The model has two firm boundaries, and neither is negotiable. Treblle requires deploying an SDK into the running application, which is a real integration step and a gate for teams that cannot instrument production freely. And because specs are generated from observed traffic, an endpoint that never gets called never gets documented, so full value assumes broad SDK coverage across services. A team that wants to author docs before any code runs is working against the tool’s grain entirely. For a team that wants documentation and specs that mirror what the API genuinely does in production, Treblle is the only runtime-first option in this guide, and for that specific job it is excellent.
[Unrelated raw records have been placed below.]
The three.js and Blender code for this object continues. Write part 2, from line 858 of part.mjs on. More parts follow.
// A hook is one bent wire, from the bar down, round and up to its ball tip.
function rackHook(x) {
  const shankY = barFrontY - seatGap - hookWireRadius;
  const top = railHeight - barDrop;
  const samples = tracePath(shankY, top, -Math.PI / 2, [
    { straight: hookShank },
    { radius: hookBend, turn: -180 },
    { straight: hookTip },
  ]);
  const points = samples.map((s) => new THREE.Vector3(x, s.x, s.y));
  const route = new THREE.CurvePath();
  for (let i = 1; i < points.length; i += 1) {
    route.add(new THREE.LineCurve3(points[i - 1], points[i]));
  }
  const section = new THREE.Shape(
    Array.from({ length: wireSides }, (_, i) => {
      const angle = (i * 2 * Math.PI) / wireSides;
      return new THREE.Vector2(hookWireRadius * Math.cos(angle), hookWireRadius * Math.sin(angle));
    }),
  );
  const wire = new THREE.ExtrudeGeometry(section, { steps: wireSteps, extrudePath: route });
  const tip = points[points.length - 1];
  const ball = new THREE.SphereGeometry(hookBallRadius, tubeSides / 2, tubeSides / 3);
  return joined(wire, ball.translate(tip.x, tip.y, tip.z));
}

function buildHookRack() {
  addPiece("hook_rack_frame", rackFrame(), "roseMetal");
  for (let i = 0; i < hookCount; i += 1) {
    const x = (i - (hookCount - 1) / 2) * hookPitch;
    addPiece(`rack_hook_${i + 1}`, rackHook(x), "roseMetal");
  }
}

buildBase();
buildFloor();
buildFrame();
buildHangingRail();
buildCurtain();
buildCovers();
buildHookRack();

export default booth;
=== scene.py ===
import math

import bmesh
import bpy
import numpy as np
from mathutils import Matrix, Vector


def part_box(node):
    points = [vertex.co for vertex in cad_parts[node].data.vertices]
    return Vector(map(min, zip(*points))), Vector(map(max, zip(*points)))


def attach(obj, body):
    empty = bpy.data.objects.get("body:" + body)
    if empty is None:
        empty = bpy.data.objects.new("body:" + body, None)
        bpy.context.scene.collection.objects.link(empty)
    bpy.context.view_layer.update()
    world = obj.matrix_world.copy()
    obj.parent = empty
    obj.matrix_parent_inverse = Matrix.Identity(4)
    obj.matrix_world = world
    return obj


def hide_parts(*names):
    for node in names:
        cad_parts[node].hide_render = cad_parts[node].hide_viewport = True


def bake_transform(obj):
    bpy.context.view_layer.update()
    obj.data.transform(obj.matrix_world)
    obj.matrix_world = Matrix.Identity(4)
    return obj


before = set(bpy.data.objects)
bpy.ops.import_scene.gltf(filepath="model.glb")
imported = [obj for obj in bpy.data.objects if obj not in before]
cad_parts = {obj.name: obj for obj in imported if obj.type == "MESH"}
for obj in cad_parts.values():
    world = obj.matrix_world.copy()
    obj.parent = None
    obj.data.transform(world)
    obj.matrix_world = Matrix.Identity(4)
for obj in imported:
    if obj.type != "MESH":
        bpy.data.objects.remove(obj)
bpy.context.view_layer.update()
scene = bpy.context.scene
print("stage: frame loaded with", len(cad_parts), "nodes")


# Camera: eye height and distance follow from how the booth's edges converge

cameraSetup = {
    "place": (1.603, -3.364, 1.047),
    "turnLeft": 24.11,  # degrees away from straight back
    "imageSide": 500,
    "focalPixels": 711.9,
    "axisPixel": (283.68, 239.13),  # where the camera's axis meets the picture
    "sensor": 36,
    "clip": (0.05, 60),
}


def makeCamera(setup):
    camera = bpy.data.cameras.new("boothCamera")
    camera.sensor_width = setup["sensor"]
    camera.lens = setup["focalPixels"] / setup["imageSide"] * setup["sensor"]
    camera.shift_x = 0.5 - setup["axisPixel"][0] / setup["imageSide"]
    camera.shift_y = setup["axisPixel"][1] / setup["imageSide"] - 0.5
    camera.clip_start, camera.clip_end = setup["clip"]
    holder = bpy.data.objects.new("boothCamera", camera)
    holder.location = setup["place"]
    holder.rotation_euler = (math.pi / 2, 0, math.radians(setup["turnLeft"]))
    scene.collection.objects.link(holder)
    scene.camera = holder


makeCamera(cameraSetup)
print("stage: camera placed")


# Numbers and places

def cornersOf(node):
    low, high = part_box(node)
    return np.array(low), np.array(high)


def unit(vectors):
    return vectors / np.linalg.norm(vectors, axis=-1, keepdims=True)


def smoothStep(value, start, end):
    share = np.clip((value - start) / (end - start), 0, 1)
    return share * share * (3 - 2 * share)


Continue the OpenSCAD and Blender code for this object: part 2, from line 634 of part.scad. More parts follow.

Match the tool to how your specs actually get made
The strongest signal for choosing here is not team size or budget. It is where your spec comes from and who your docs are for. If your API is a product that external developers pay to integrate, the portal-grade platforms are the obvious starting point, because onboarding analytics and interactive consoles are the difference between a developer who ships and one who churns. If you run several internal API teams drifting apart on style, the design-first governance platforms are what keep a dozen APIs feeling like they came from one company. And if your problem is that nobody can be trusted to update the spec by hand, the runtime-generated approach is the honest answer, because docs drawn from live traffic cannot describe an endpoint that no longer exists.
Pick two candidates that match your spec workflow, import your real definition, then break it on purpose and watch which one keeps the docs truthful with the least effort. The tool that survives that test is the one that belongs in your stack.